5.9 On merits also, the assessee’s contention is well founded. The assessee company is not a shareholder in M/s Kesar Built Systems Pvt. Ltd. (List of shareholders is placed on page No.56 of the paper book) and therefore, the provisions of section 2(22)(e) are not attracted in its case. The law on this point is no longer res integra. The Hon’ble Delhi High Court in CIT v. Ankitech (P.) Ltd. 340 ITR 14 (Delhi)) has categorically held that deemed dividend can be taxed only in the hands of a shareholder of the lending company, and not in the hands of a concern in which such shareholder is interested. This view has been affirmed by the Hon’ble Supreme Court in CIT v. Madhur Housing & Development Co.401 ITR 152 (SC)/ (Civil Appeal No. 3961 of 2013, dated 05.10.2017). The advances in question, as stated by the assessee, are in the nature of inter-corporate deposits in the ordinary course of business and do not bear the character of dividend. Thus, even on merits, the foundation of the PCIT’s order fails.

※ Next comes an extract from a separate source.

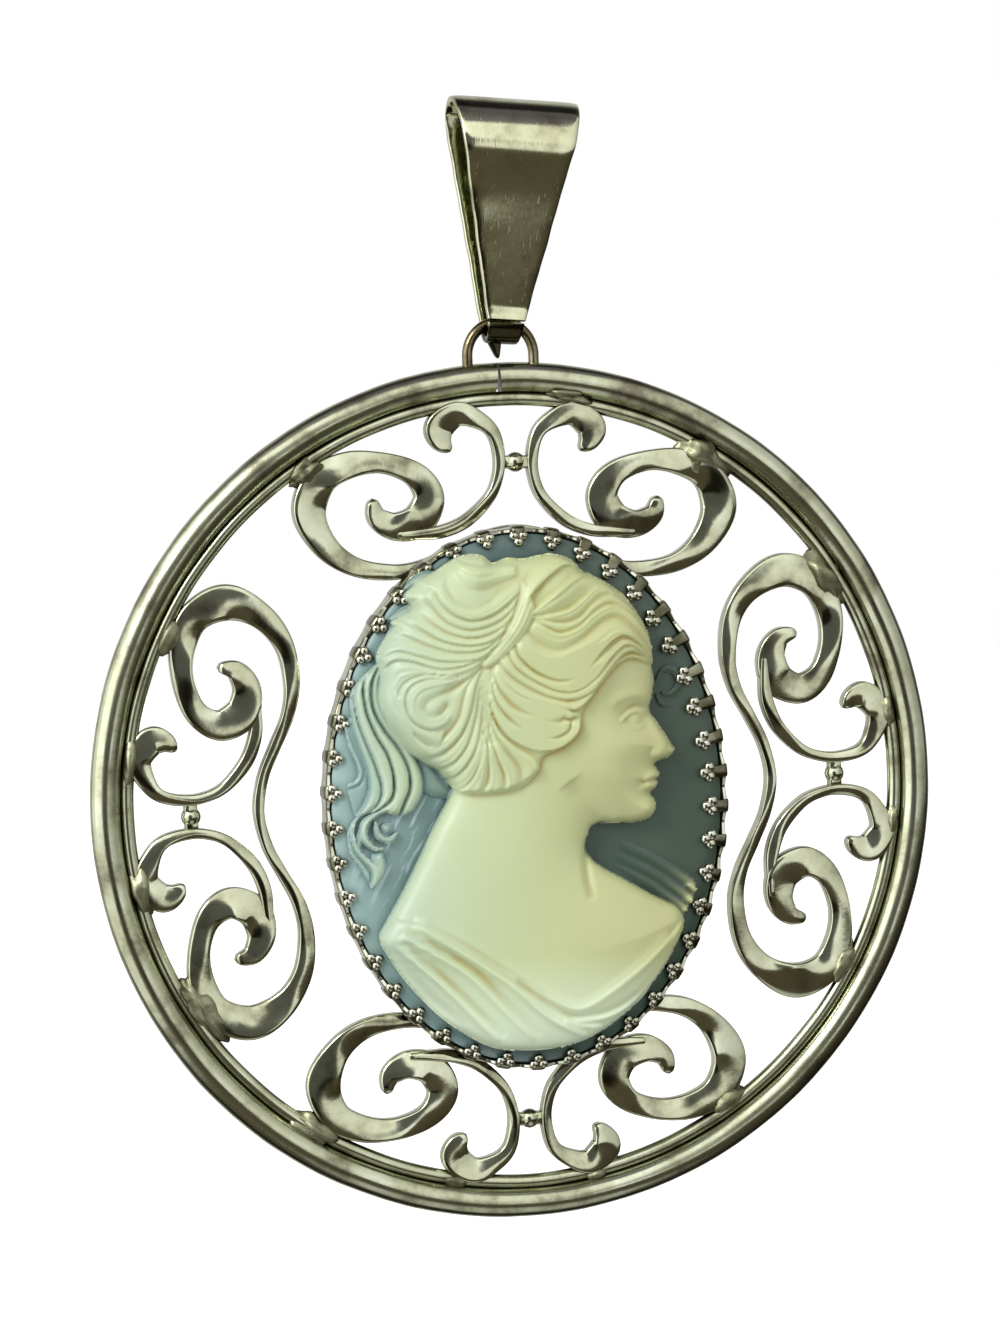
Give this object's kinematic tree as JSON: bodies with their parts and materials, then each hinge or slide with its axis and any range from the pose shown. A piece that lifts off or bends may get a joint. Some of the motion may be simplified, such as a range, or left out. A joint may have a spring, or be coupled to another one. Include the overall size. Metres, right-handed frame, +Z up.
{
  "type": "cameo pendant",
  "caption": "Round openwork pendant: an oval relief cameo in a prong setting, carried by scroll braces in a round frame that hangs from a tapered folded bail.",
  "frame": {"origin": "Inside the top of the bail, in the middle of its width, where a chain bears.", "axes": "The pendant hangs as worn: +Z up, -Y the front of the cameo, +X to the right as seen from the front."},
  "size_m": [0.065, 0.0095, 0.0851],
  "materials": {
    "silver_strap": "tarnished silver alloy sheet, rubbed and lightly scratched",
    "silver_frame": "tarnished silver alloy castings and wire, hand polished, with visible solder",
    "resin_ground": "slightly translucent blue-grey cast resin, satin",
    "resin_relief": "ivory cast resin, soft gloss, with warm staining in the grooves"
  },
  "bodies": {
    "bail": {"bail": "silver_strap"},
    "pendant": {"frame": "silver_frame", "cameo_ground": "resin_ground", "cameo_bust": "resin_relief"}
  },
  "joints": [
    {"name": "swing", "type": "hinge", "parent": "bail", "child": "pendant", "pos_m": [-0.00146, 0, -0.01603], "axis": [0.9959, 0, -0.0906], "range_deg": [-115, 115]}
  ]
}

5.10 In light of the above discussion, we are of the considered view that the assessment order cannot be regarded as erroneous and prejudicial to the interests of the Revenue. The assumption of jurisdiction by the PCIT under section 263 is, therefore, unsustainable both on procedural grounds as well as on merits.
Accordingly, we set aside the order passed by the PCIT and restore the assessment order passed by the Assessing Officer. The appeal of the assessee is thus allowed.